Luckily, many mutual funds have caught on to the negative effects of the status quo bias. They now offer life-cycle funds, which automatically shift assets around based on the individual’s savings goal time horizon. Thus, investors are rewarded by doing nothing, as the default option automatically shifts funds towards the optimal assets for their age group.


What it is: The status quo bias refers to our preference to leave things the way they are over changing them. It can be summed up by the saying “If it ain’t broke, don’t fix it”.

Why it happens: Status quo bias stems from our tendencies to avoid losses and regret at all costs. As deviating from the status quo is a risk that could result in losses and regret, we stray towards inaction. Additionally, if we feel overwhelmed by the number or complexity of options available to us, opting towards the status quo helps us avoid the stress of making a decision.

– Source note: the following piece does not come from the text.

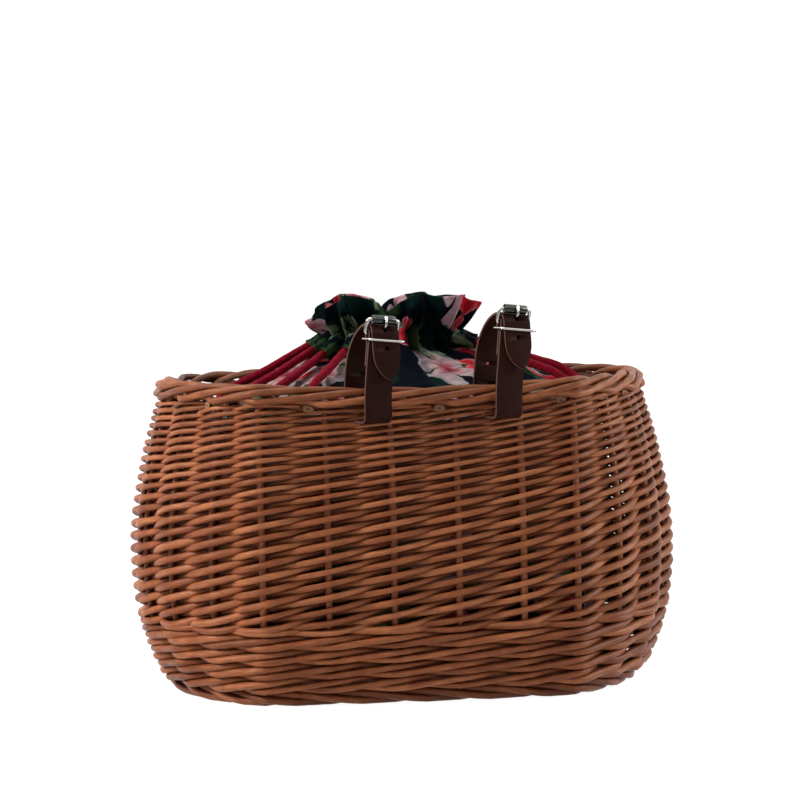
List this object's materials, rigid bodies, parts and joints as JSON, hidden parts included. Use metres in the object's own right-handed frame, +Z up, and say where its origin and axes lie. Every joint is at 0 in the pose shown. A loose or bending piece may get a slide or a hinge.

Example 1: In 1985, Coca-Cola revamped its classic recipe to fit the sweeter taste of the time. Despite several blind taste tests indicating that consumers liked New Coke better, its release sparked public outrage and commercial failure. This outrage is mainly attributed to its branding distinguishing it as “New”, triggering the status quo bias.

Example 2: An effective retirement plan shifts assets from risky stocks to safe bonds as we age to protect our hard-earned retirement savings. Unfortunately, the status quo bias prevents us from actively doing shifting these assets, exposing us to higher risk than necessary near retirement. Luckily, behavioral science research has spawned the creation of lifecycle funds, which automatically shift assets optimally without the input of the participant.

How to avoid it:  On an individual level, recognizing the status quo bias when presented with choices is the first step to beating it. When you need to avoid the suboptimal default, making a plan of action can help us achieve success more effectively. On an organizational level, setting defaults optimally or framing the suboptimal default as a loss can influence behavior towards a desired outcome.